Choosing your time period
In order to draw meaningful associations between your return and MDD of each investment, the report ensures that your performance figures and MDD calculations cover the same time period. To provide as much insight and flexibility as possible, we have introduced seven time periods: since 2019, since 2020, since 2021, since 2022, since 2023 (as at the time of publishing), year to date and max. It should be noted that the ‘max’ option will calculate your total returns since inception, open positions only. The max option in particular should be used with caution as the MDD calculated on this time period will go back to the first price records Sharesight holds for the given investment, sometimes 20 years or more. A three-year period is more commonly used for MDD calculations.
Evaluating your RoMaD scores
We have also provided a simple ratio for each investment which takes the return and divides it by the max drawdown. This ratio, Return over Maximum Drawdown (RoMaD) provides a form of risk-adjusted return for each of your investments. The higher the ratio, or RoMaD, the more attractive the investment. A simple example of this is if you have two investments with the same return, but one of those investments has twice the MDD, then based on this one risk metric, the investment with the smaller MDD (and thus, higher RoMaD score) is the better investment.
For instance, the screenshot below displays some of the drawdown risk report results for an investor’s portfolio. In this example, you can see that the investor’s shares in the Fidelity 500 Index Fund and BAE Systems have similar (percentage) return values, yet the max drawdown score for the Fidelity 500 Index Fund is higher, which creates a higher RoMaD score, indicating better risk-adjusted returns. This would suggest that for the chosen period in this investor’s portfolio, Fidelity is the better investment.
The drawdown risk report breaks down each of your investment holdings by their percentage return values, max drawdown and RoMaD scores.
Of course it should be noted that the results are dependent on how each asset has performed in your portfolio, rather than how the asset has performed in general. So what is a ‘good’ investment in one investor’s portfolio could be a ‘bad’ investment in another investor’s portfolio. This is also dependent on your personal risk tolerance and goals for your portfolio, as well as market context over the chosen period and how the investment is performing relative to other investments in your portfolio. In general however, you will want to see maximum drawdown scores that are half the annual portfolio return or less. So if the maximum drawdown was 10% over your chosen period, you would want a return of 20% (resulting in a RoMaD score of 2).
This brings us to the next point — how to interpret the drawdown risk report chart and what it means in terms of risk and return for the investments in your portfolio.
Understanding the risk report chart
The report displays all your investments, sized according to their current value on a graph that plots returns on the Y axis from smallest to largest and your MDD on the X axis. To understand what this means in terms of the risk and return of your investments, it is useful to consider the chart in quadrants.
The quadrants can generally be interpreted as follows:
- Upper left quadrant: Low risk, high return. These are the ‘best’ investments in your portfolio from a drawdown risk perspective, and in an ideal scenario, you will have a significant portion of your investments in this quadrant.

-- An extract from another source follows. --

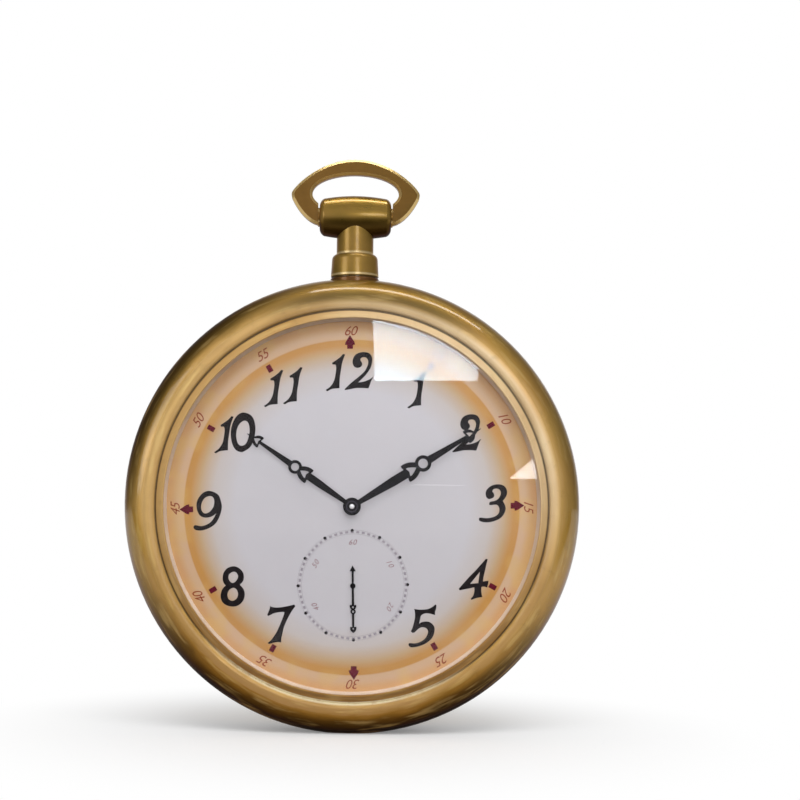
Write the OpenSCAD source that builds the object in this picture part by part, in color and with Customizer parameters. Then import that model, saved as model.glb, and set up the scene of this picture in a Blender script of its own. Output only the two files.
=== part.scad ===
// Giant pocket watch: a free-standing display clock with an open-faced watch case.
// Pieces of the case and clockwork are placed on the dial's axis, where local
// X is to the right, local Y is up and local Z points out of the dial.
// In the finished model the dial faces -Y, +Z is up and the foot stands on Z = 0.

/* [Case] */
// Outside diameter of the case band
case_d = 1340; // [1280:10:1400]
// Depth of the case band over its two crests
band_depth = 240; // [220:5:260]
// Radius of the rounded edges of the band
edge_r = 80; // [76:1:84]
// Wall of the moulded band
wall = 8; // [7:0.5:10]
// Width of the flat that the case stands on
foot_w = 150; // [110:10:180]
// Width of the rounded rim from the outside to the front and rear seats
rim_w = 96; // [93:1:100]
// Drop from the crest of the rim to a seat
seat_drop = 14; // [12:1:16]
// Width of the flange under each seat
flange_w = 24; // [22:1:27]
// Thickness of the rear cover's sheet
cover_t = 4; // [3:0.5:5]
// Width of the flat margin around the rear cover's dome
cover_margin = 42; // [36:2:50]
// Height of the rear cover's dome
cover_rise = 35; // [25:1:45]
// Thickness of the weight in the foot
foot_weight_t = 26; // [20:1:34]
// Length of the weight in the foot
foot_weight_l = 300; // [240:10:340]

/* [Bezel and crystal] */
// Width of the bezel ring seen from the front
bezel_w = 23.5; // [23:0.5:25]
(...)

- Lower left quadrant: Low risk, low return. These investments may not provide you with significant gains in your portfolio, but they do allow you to hedge against market events that could impact other investments in your portfolio, so it could be useful to have some investments in this quadrant.
- Top right quadrant: High risk, high return. These are your growth stocks. The amount of growth stocks you want to see in your portfolio will depend on your risk appetite, investing strategy and goals.
- Lower right quadrant: High risk, low return. These are poorly performing stocks with high drawdown risk, making them an unattractive addition to your portfolio. In an ideal scenario, you won’t have any of your investments in this quadrant.
An example of a portfolio with a large majority of investments in the lower left quadrant of the chart, indicating that the majority of investments in this portfolio have low drawdown risk, but also low returns.
Other notable features of the drawdown risk report
- Group the results by the classification of your choice: If you run the report on its default setting, the results will be ungrouped, however you may choose to organise the results by market, currency, sector, industry, investment type, country or a custom grouping. This could be a useful way to compare the overall drawdown risk associated with different asset allocations in your portfolio.
An example of a portfolio grouped by sector, where the portfolio’s finance sector investments have the most favourable RoMaD score, while the portfolio’s consumer durables investments have the least favourable RoMaD score. This suggests that as a sector, consumer durables is performing poorly over the chosen period in this investor’s portfolio.
- Benchmark your results: If you have a benchmark added to your portfolio, you can see the RoMaD score of your benchmark, as well as its position on the chart, giving you additional context into your portfolio's results.
- Interactive legend: In the legend below the chart, you can click on different investments (or investment categories) to hide or display them in the chart. This is useful if you want to deep dive into particular parts of your portfolio and exclude elements that aren’t relevant to your analysis.
- Zoom functionality: On a desktop, if you click and drag your mouse over a particular section of the chart, you can view a zoomed in version of the chart that only displays that particular section. This is especially relevant if you have a large number of investments clustered in one section of the chart and you would like to zoom in to better compare the drawdown risk of these investments, relative to each other.
Like all forms of risk analysis, this new report does have its limitations and should be used in conjunction with your other risk assessment tools. It should be noted that MDD only measures the size of the largest loss and it is silent on how often they occur, or the time it took to recover from these losses.
Depending on the popularity of this new report, there are variations to RoMaD that we may explore moving forward, such as the Calmar Ratio which is similar to RoMaD except that it only considers returns beyond the risk free rate of return (a common example of a ‘risk-free’ investment being US Treasury Bonds). Another risk measure we are exploring is the Sharpe Ratio, which unlike the Calmar Ratio uses Standard Deviation rather than MDD when determining volatility.
The drawdown risk report is just the beginning of our exploration into risk analysis. We are excited to introduce this powerful new feature and hope it proves to be a useful tool in your investment toolkit moving forward.